During that evening’s commute, Pete jabbered on about something unimportant. I was boiling and had to say something.
“Pete, you really ticked me off today by embarrassing me in front of the team.”
“Really? Sorry dude, but wasn’t the point of code reviews to point out ways to improve the code?”
“Yes, but why didn’t you point it out the night before?”
“I don’t know. Guess I was too tired and thought I’d just bring it up in the review.”
So he did hold back and then called me out in front of everyone! I was starting to fume.
“Well that sucks because you are an intern and I am supposed to be your mentor.”
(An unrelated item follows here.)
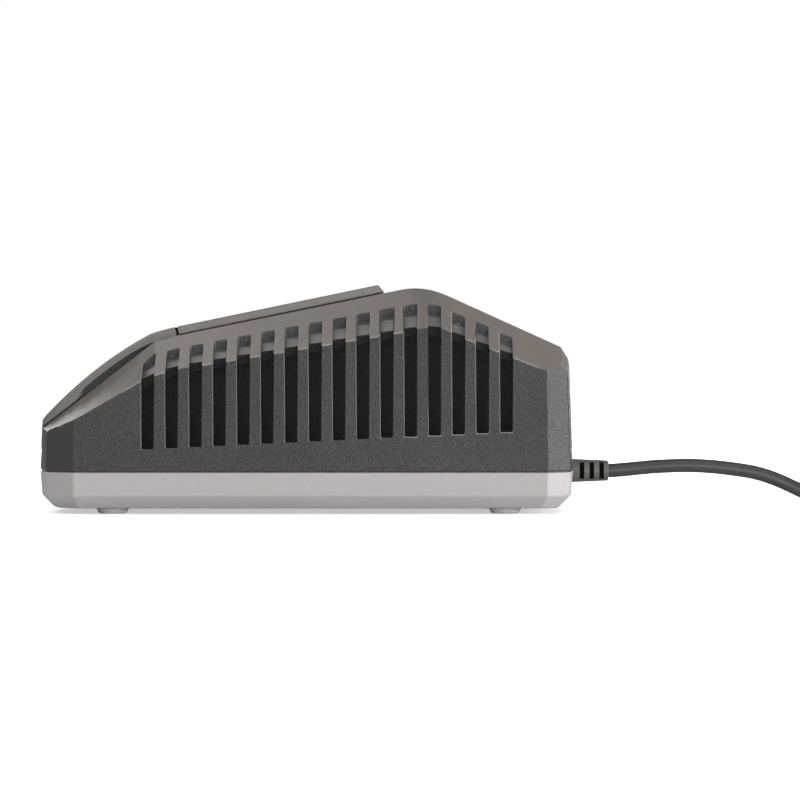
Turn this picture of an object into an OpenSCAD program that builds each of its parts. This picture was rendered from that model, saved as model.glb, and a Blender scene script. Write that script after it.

“Okay, Okay. Chill out dude. Didn’t realize you were so sensitive. Point taken.”
“It’s not about me being sensitive. I would have happily taken your advice one-on-one. And stop telling me to chill out and calling me dude!”
Not surprisingly, our relationship was rocky for most of the summer. My girlfriend Jen asked why I was so frosty around Pete. So I told her the story.
She said “Sounds like you both were acting immature.”
“Yeah, really. You said yourself his points were valid, yet your pride wouldn’t let you accept his ideas because he was an intern.”
“Ok, but wait…”
Jen shushed me.
“Let me finish. On the other hand, Pete lacked the maturity to understand the impact of an intern calling his mentor out in front of peers. You both should just try to learn from it and move on.”
As usual, Jen was right. Something I’d eventually get used to after being married to her for over 20 years.
In the end, Pete and I learned to work better together and we both realized there was a lot we could learn from each other. He was confident, but it wasn’t false confidence – he was ultra-intelligent and could easily see things in code that I struggled with.
For my part, I possessed a little bit more people savvy and could teach him things he couldn’t easily see – like how to work better with other team members and be sensitive to their pride of work.
Later that summer, Pete wrote a very nice email about me to our manager and copied me. He praised my (eventual) patience with him and thanked me for being a great mentor.